* _YOUR INSTRUCTIONS_: Copy every line that contains the string "code" from the entries below.

***** EXCERPTED DATA *****

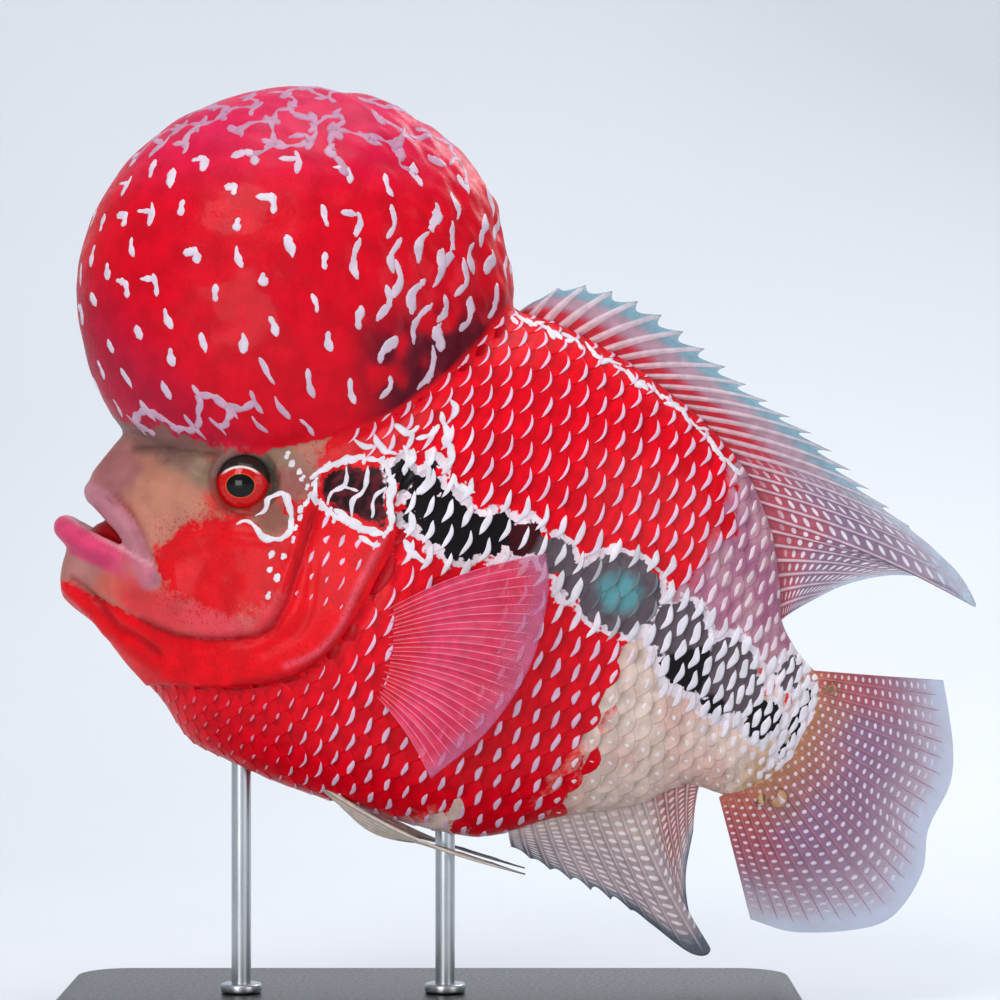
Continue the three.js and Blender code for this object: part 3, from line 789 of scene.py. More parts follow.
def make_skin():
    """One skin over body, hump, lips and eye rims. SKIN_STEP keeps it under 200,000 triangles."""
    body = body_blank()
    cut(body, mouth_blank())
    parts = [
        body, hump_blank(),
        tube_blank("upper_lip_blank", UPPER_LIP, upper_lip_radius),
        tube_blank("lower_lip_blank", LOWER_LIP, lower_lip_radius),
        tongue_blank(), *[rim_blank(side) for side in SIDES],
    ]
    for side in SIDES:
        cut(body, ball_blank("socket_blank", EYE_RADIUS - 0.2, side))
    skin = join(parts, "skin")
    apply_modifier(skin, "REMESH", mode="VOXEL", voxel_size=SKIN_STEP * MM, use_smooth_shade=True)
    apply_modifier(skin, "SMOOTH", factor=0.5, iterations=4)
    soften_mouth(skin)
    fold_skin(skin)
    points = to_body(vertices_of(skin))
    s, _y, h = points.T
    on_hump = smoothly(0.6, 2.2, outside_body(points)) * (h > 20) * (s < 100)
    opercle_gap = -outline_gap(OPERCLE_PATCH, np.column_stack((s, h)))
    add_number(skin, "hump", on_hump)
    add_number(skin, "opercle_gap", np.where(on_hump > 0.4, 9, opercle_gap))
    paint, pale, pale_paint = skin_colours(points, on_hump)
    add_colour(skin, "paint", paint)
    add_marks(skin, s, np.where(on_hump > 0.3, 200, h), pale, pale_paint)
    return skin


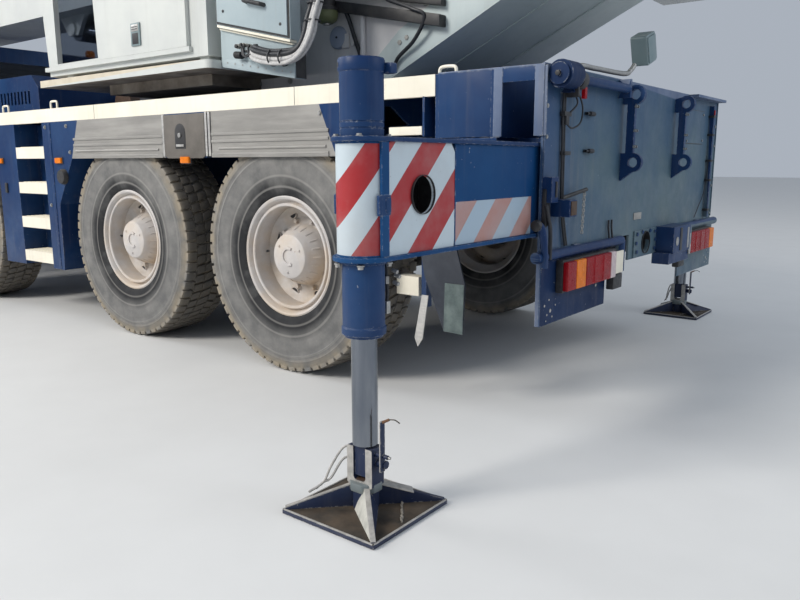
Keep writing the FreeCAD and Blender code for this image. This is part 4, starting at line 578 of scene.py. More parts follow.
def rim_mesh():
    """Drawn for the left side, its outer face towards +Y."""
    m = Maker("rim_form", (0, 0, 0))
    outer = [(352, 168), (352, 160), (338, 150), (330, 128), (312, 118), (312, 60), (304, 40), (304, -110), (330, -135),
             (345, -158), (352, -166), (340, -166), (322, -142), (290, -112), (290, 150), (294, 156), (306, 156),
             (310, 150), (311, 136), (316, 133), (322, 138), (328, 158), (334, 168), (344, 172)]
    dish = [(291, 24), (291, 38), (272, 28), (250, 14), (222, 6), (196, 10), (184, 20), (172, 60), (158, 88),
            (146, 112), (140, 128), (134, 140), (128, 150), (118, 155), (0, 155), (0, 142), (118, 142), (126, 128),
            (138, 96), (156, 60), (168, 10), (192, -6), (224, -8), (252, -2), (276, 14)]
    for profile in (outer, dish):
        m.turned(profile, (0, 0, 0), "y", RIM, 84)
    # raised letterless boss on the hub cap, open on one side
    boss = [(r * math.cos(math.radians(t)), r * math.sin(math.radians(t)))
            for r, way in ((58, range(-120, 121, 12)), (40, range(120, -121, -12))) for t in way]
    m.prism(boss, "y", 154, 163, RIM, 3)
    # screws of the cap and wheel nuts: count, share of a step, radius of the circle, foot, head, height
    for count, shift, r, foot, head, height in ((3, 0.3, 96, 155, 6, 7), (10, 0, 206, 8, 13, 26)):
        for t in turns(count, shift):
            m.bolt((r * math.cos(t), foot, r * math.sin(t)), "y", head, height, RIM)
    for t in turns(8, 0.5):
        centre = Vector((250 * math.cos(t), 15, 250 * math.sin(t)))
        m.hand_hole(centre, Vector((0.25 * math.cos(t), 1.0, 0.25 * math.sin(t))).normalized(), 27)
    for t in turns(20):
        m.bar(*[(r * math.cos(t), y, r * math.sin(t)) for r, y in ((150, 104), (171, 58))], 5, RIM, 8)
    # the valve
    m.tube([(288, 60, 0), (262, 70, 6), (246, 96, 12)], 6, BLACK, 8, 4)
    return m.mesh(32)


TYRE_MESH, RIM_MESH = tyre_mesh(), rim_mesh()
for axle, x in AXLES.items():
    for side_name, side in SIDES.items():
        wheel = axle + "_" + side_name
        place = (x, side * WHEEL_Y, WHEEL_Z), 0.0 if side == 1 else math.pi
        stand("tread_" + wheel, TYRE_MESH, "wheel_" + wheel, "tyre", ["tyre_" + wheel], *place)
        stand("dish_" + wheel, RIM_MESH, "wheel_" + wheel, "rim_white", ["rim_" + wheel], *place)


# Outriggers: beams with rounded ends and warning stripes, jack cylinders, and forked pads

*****

* _RESPONSE TO THE TASK_:
Continue the three.js and Blender code for this object: part 3, from line 789 of scene.py. More parts follow.
Keep writing the FreeCAD and Blender code for this image. This is part 4, starting at line 578 of scene.py. More parts follow.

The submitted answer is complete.